_Goal of the exercise_
Nothing but the lines from the line with "bpy.data.objects.remove(obj)" through the end of the data is to be copied, and each is to be copied exactly.

_Information provided_
++++++++++
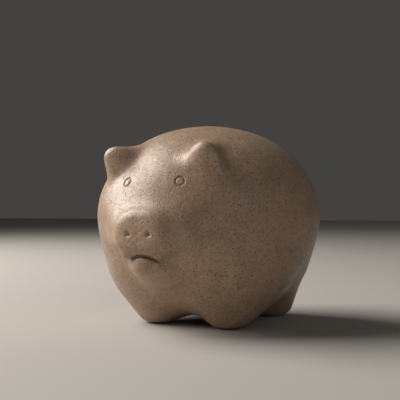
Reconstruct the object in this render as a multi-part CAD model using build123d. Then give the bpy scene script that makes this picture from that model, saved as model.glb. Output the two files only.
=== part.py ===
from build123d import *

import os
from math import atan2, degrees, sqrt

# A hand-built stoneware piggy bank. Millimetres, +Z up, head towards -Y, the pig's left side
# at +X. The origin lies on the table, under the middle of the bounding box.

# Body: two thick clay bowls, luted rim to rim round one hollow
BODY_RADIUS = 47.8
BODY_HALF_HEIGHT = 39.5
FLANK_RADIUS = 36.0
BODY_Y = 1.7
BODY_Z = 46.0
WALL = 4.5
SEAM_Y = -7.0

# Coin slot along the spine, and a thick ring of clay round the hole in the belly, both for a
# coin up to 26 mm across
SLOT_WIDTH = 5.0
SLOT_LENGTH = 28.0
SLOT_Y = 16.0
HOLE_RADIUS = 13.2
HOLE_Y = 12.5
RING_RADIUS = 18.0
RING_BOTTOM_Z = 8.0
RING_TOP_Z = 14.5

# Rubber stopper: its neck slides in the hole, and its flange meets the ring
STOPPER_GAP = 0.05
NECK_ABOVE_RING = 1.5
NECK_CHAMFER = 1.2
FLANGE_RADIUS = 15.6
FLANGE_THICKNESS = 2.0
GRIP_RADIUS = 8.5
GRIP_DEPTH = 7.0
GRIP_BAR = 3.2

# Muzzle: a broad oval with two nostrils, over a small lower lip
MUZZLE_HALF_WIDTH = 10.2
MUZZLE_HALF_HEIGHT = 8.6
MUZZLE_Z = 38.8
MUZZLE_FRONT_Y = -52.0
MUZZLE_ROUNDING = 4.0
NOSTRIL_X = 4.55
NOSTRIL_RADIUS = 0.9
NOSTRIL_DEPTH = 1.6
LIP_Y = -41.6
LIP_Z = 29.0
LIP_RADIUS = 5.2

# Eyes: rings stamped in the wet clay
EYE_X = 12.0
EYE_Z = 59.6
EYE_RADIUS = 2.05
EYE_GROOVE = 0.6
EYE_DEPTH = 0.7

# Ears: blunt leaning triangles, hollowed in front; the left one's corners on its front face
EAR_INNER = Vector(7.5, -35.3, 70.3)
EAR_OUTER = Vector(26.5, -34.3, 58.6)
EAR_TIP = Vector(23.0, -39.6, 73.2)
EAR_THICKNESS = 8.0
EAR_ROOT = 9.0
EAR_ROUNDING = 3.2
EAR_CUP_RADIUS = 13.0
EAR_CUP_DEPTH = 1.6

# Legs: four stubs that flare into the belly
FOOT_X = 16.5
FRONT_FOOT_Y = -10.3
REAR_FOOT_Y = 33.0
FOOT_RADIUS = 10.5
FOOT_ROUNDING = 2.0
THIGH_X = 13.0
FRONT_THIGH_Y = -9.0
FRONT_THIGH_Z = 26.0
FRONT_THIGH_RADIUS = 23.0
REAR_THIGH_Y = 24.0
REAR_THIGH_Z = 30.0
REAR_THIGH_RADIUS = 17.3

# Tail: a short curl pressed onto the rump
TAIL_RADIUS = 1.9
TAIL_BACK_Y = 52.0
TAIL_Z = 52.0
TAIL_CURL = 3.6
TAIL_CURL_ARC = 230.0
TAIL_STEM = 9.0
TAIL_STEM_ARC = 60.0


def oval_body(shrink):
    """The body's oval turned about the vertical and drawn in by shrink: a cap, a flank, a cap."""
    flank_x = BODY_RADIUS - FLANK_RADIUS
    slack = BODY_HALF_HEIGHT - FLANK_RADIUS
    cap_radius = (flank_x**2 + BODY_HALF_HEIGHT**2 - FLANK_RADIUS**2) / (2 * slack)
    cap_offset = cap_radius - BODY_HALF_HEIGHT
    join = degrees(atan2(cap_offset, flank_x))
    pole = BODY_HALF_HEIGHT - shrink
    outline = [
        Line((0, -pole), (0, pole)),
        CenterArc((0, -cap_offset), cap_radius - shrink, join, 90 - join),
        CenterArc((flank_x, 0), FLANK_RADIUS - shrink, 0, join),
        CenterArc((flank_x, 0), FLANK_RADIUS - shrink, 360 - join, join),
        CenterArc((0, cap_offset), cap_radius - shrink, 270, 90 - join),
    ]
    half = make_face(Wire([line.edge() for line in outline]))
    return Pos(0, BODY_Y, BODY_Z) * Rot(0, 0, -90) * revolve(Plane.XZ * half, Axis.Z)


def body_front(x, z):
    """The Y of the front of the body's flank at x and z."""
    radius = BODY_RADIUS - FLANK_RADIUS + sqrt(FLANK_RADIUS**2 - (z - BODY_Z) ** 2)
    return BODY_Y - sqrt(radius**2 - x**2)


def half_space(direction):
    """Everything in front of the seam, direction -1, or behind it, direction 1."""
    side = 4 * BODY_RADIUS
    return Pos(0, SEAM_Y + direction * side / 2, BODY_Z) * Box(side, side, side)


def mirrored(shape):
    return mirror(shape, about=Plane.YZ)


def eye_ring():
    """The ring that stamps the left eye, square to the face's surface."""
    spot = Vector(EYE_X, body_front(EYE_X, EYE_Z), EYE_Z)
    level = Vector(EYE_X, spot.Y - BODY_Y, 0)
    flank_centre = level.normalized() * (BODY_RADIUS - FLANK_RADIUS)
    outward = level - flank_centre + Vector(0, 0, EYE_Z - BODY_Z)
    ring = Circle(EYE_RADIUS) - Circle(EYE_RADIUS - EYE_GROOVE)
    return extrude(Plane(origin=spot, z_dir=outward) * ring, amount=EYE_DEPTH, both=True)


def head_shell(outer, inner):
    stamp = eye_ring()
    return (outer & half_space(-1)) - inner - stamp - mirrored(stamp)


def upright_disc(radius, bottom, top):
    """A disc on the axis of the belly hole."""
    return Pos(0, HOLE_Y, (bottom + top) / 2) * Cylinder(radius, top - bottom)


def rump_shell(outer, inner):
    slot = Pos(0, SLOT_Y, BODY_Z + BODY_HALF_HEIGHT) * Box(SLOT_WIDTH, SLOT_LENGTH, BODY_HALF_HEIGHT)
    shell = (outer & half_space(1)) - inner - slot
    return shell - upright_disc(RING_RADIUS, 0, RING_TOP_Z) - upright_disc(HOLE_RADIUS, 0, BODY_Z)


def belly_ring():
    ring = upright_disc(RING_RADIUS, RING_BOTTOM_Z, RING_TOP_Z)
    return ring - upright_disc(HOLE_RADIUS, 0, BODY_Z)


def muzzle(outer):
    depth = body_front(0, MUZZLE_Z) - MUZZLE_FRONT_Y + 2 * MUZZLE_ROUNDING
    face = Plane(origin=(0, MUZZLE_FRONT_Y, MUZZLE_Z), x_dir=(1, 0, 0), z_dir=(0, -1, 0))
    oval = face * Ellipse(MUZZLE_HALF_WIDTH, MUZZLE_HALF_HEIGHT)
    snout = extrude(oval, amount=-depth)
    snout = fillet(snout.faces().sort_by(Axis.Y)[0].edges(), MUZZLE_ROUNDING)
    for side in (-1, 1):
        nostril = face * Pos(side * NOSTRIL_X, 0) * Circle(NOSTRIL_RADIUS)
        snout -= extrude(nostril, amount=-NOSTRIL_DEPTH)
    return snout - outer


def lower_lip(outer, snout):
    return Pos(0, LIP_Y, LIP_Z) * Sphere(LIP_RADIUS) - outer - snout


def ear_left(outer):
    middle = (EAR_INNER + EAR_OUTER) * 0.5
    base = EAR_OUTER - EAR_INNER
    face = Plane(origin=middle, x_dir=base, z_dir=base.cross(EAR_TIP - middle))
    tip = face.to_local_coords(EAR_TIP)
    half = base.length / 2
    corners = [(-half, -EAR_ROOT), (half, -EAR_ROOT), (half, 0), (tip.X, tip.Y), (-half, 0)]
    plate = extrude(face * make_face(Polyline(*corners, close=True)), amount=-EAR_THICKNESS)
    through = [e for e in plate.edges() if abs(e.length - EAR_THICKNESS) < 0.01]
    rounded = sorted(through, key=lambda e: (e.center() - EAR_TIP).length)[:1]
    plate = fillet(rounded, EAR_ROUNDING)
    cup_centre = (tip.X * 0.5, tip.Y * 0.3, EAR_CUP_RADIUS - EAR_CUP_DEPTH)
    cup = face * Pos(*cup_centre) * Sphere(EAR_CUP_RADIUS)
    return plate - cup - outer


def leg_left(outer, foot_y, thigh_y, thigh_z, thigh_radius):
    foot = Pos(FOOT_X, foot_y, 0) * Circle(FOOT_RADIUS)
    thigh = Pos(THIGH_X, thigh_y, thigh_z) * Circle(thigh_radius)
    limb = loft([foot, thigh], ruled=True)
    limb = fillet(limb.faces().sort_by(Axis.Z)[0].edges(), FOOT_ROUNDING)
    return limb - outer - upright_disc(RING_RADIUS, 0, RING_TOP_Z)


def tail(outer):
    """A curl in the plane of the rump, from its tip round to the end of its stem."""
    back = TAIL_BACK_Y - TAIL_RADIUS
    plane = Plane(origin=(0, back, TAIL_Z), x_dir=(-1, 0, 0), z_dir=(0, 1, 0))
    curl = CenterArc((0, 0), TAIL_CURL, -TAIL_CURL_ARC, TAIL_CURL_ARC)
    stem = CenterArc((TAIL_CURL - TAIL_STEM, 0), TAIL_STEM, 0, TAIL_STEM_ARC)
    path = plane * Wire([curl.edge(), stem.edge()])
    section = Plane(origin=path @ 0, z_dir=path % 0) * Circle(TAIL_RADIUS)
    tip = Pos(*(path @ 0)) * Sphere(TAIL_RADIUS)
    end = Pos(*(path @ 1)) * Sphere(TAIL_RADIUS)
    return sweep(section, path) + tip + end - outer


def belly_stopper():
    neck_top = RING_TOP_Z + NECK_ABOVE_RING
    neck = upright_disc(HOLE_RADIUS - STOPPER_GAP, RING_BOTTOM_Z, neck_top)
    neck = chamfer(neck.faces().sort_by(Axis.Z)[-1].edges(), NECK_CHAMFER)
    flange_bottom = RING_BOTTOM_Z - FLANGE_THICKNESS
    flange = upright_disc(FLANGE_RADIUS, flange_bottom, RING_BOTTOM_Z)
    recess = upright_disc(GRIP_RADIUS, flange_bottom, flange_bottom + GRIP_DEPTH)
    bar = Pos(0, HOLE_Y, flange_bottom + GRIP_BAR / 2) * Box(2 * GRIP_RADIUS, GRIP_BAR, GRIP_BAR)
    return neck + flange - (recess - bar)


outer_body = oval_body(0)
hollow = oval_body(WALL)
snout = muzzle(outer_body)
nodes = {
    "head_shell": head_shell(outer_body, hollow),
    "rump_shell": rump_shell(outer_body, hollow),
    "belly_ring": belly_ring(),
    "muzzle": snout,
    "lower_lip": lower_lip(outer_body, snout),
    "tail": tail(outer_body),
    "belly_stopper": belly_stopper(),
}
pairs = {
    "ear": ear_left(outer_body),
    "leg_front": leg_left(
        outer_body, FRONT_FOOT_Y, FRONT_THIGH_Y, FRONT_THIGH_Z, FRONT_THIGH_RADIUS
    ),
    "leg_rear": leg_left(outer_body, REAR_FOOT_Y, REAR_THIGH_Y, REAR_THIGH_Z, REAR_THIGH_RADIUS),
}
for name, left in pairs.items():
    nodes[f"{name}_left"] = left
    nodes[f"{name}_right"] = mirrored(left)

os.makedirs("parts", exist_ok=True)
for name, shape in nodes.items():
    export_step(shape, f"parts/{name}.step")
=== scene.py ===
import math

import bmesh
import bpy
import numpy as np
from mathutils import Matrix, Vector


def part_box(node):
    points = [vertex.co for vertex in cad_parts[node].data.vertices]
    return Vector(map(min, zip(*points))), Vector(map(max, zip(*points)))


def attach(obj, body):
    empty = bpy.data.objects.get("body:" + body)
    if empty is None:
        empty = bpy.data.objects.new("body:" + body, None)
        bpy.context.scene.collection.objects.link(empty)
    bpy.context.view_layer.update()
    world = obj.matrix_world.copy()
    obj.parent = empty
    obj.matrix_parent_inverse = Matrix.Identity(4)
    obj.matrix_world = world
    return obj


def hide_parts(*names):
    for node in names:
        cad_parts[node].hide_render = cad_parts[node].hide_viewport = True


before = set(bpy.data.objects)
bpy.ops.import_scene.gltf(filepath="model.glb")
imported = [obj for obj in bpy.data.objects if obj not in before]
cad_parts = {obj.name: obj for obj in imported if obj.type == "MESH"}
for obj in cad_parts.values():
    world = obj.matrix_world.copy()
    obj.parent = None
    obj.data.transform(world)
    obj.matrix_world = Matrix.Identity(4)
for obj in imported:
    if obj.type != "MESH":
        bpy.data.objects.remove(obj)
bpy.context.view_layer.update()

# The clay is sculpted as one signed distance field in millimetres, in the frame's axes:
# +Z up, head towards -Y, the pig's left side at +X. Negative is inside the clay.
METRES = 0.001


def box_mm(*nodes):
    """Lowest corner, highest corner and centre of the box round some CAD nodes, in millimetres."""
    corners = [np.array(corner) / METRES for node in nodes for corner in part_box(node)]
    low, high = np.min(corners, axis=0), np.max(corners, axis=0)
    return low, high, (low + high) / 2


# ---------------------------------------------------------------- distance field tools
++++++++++
_Exercise answer_
        bpy.data.objects.remove(obj)
bpy.context.view_layer.update()

# The clay is sculpted as one signed distance field in millimetres, in the frame's axes:
# +Z up, head towards -Y, the pig's left side at +X. Negative is inside the clay.
METRES = 0.001


def box_mm(*nodes):
    """Lowest corner, highest corner and centre of the box round some CAD nodes, in millimetres."""
    corners = [np.array(corner) / METRES for node in nodes for corner in part_box(node)]
    low, high = np.min(corners, axis=0), np.max(corners, axis=0)
    return low, high, (low + high) / 2


# ---------------------------------------------------------------- distance field tools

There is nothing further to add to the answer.